** start of EXERCISE MATERIAL **

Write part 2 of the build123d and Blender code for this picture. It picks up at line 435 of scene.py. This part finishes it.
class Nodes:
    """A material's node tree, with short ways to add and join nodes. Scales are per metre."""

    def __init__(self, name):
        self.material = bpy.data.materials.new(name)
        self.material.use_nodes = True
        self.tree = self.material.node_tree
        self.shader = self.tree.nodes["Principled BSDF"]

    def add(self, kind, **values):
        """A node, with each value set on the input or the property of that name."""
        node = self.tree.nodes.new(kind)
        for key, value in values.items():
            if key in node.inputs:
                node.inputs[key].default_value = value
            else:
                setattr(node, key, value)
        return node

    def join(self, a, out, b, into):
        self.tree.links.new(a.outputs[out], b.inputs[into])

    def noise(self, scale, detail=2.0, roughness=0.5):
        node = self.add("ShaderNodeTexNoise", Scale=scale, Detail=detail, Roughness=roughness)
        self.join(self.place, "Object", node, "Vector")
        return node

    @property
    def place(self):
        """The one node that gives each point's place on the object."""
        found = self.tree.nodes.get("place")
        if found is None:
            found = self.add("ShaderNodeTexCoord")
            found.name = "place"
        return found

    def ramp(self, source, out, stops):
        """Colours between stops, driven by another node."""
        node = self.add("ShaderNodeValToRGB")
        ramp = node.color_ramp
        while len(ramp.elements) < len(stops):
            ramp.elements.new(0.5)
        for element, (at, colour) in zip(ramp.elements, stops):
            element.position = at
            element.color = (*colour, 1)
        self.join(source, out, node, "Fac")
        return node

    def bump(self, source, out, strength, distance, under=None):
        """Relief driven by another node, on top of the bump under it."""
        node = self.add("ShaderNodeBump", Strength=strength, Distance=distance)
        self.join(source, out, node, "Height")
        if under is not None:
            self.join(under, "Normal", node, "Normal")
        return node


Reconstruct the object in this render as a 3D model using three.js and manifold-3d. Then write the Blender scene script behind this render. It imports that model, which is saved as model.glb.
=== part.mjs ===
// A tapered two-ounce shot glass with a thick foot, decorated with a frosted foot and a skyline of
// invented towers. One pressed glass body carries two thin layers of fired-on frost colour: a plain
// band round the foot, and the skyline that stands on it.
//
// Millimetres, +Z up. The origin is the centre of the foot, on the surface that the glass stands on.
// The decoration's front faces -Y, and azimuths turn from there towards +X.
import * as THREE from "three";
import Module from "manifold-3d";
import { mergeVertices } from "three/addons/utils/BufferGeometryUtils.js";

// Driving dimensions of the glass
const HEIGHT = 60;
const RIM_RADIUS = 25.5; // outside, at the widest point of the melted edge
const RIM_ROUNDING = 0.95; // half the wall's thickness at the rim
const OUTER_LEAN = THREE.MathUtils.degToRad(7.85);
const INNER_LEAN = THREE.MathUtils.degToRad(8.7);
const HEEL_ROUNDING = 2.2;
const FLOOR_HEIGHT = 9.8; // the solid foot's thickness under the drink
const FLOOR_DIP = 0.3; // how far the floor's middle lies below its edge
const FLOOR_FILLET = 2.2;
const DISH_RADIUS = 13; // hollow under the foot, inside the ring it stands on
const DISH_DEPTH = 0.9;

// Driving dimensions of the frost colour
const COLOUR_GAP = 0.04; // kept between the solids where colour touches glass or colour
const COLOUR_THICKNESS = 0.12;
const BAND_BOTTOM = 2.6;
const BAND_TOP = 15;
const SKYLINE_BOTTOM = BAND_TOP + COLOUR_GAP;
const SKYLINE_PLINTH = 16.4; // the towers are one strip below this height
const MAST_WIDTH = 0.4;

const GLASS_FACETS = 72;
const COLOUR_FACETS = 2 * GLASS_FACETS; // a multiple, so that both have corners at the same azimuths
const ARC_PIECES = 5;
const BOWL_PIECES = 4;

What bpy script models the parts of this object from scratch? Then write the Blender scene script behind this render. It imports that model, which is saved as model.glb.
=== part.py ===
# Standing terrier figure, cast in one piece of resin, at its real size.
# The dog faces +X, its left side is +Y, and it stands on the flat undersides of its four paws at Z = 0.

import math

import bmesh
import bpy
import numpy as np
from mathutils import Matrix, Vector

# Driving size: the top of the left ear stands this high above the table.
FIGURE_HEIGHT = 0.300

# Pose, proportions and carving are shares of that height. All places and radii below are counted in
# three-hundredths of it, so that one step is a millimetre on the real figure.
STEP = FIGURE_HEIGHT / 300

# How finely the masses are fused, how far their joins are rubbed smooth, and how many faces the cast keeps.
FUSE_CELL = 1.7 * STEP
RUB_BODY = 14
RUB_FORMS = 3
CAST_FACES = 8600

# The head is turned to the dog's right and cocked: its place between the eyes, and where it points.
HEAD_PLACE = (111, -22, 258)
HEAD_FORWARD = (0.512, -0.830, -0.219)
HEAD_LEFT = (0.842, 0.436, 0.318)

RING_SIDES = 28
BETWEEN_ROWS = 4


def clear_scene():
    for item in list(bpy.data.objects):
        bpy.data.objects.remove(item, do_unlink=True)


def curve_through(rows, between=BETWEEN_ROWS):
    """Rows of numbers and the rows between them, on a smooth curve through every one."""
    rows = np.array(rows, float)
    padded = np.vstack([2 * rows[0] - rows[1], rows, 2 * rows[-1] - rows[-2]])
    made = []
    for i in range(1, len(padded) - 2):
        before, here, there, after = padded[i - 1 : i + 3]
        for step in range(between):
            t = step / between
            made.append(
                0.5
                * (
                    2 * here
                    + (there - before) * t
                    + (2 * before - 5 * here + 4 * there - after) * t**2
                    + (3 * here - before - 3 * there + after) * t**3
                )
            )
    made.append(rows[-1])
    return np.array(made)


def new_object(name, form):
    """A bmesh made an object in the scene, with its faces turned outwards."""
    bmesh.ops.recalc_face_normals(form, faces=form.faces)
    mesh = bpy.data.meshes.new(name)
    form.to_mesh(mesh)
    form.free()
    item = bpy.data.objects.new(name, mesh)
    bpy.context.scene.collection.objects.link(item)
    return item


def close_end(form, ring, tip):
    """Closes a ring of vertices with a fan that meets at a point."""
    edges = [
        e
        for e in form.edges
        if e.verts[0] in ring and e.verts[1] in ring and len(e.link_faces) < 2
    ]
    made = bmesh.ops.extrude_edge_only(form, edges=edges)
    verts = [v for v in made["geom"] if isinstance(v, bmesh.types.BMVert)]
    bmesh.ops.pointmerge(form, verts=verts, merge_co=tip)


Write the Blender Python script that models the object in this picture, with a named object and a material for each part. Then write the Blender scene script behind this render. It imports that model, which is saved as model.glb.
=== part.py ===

** end of EXERCISE MATERIAL **

## EXERCISE PROMPT
Every line that holds the string "manifold" should be returned.

## TASK RESULT
Reconstruct the object in this render as a 3D model using three.js and manifold-3d. Then write the Blender scene script behind this render. It imports that model, which is saved as model.glb.
import Module from "manifold-3d";